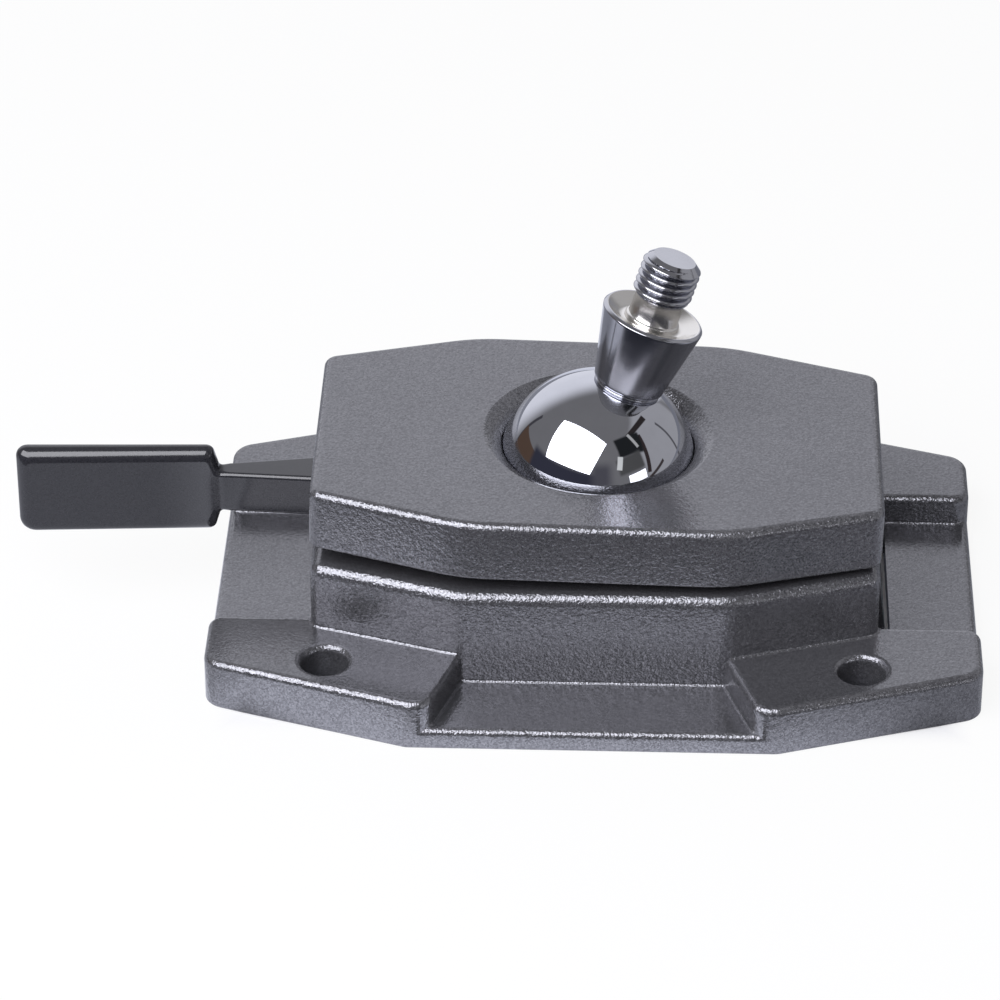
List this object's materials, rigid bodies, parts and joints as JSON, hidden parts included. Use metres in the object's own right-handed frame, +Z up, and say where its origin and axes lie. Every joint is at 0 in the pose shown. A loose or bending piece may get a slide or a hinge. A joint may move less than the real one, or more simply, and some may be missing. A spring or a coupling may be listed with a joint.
{
  "type": "ball vise",
  "caption": "Bench ball vise base: a chromed ball and threaded stud held in a cup under a hinged clamp plate that a flat lever tightens.",
  "frame": {"origin": "middle of the base's underside", "axes": "+Z up, +X from the lever's end towards the hinged end, +Y towards the rear"},
  "size_m": [0.1952, 0.107, 0.0796],
  "materials": {
    "hammer_paint": "dark grey hammer-finish paint on cast iron, glossy and dimpled",
    "chrome": "polished chrome plate",
    "plated_steel": "turned steel with a smooth nickel plate",
    "bright_steel": "bright zinc-plated steel",
    "dark_steel": "oil-blacked steel",
    "black_enamel": "black oxide and enamel, satin",
    "black_vinyl": "dipped black vinyl, glossy",
    "brass": "machined brass",
    "seat_plastic": "moulded acetal, matt"
  },
  "bodies": {
    "base": {"base_casting": "hammer_paint", "hinge_pin": "bright_steel", "seat_spring": "bright_steel", "thrust_washer": "bright_steel", "hub_washer": "bright_steel", "lift_spring_front": "bright_steel", "lift_spring_rear": "bright_steel"},
    "lever": {"lever_arm": "black_enamel", "lever_grip": "black_vinyl", "lever_pin": "dark_steel", "clamp_screw": "bright_steel"},
    "plate": {"clamp_plate": "hammer_paint", "upper_seat_ring": "seat_plastic", "clamp_nut": "brass", "nut_stop_pin": "dark_steel"},
    "seat": {"lower_seat": "seat_plastic"},
    "ball_body": {"ball": "chrome", "neck_ring": "bright_steel", "stud_lock_screw": "dark_steel"},
    "stud": {"ball_stud": "plated_steel"}
  },
  "joints": [
    {"name": "lever_turn", "type": "hinge", "parent": "base", "child": "lever", "pos_m": [-0.039, 0, 0.0268], "axis": [0, 0, 1], "range_deg": [-40, 10]},
    {"name": "plate_tilt", "type": "hinge", "parent": "base", "child": "plate", "pos_m": [0.053, 0, 0.007], "axis": [0, 1, 0], "range_deg": [-0.1, 0.3]},
    {"name": "ball_swivel", "type": "hinge", "parent": "base", "child": "seat", "pos_m": [0, 0, 0.0324], "axis": [0, 0, 1], "continuous": true},
    {"name": "ball_tilt", "type": "hinge", "parent": "seat", "child": "ball_body", "pos_m": [0, 0, 0.0324], "axis": [-0.3322, 0.9432, 0], "range_deg": [-66, 28]},
    {"name": "stud_spin", "type": "hinge", "parent": "ball_body", "child": "stud", "pos_m": [0, 0, 0.0324], "axis": [0.3079, 0.1084, 0.9452], "continuous": true}
  ],
  "couplings": [
    {"joint": "plate_tilt", "follows": "lever_turn", "ratio": -0.00692}
  ]
}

====

> _Short problem_: Copy out each line of the listing that holds "bodies".

> _Complete answer_:
List this object's materials, rigid bodies, parts and joints as JSON, hidden parts included. Use metres in the object's own right-handed frame, +Z up, and say where its origin and axes lie. Every joint is at 0 in the pose shown. A loose or bending piece may get a slide or a hinge. A joint may move less than the real one, or more simply, and some may be missing. A spring or a coupling may be listed with a joint.
  "bodies": {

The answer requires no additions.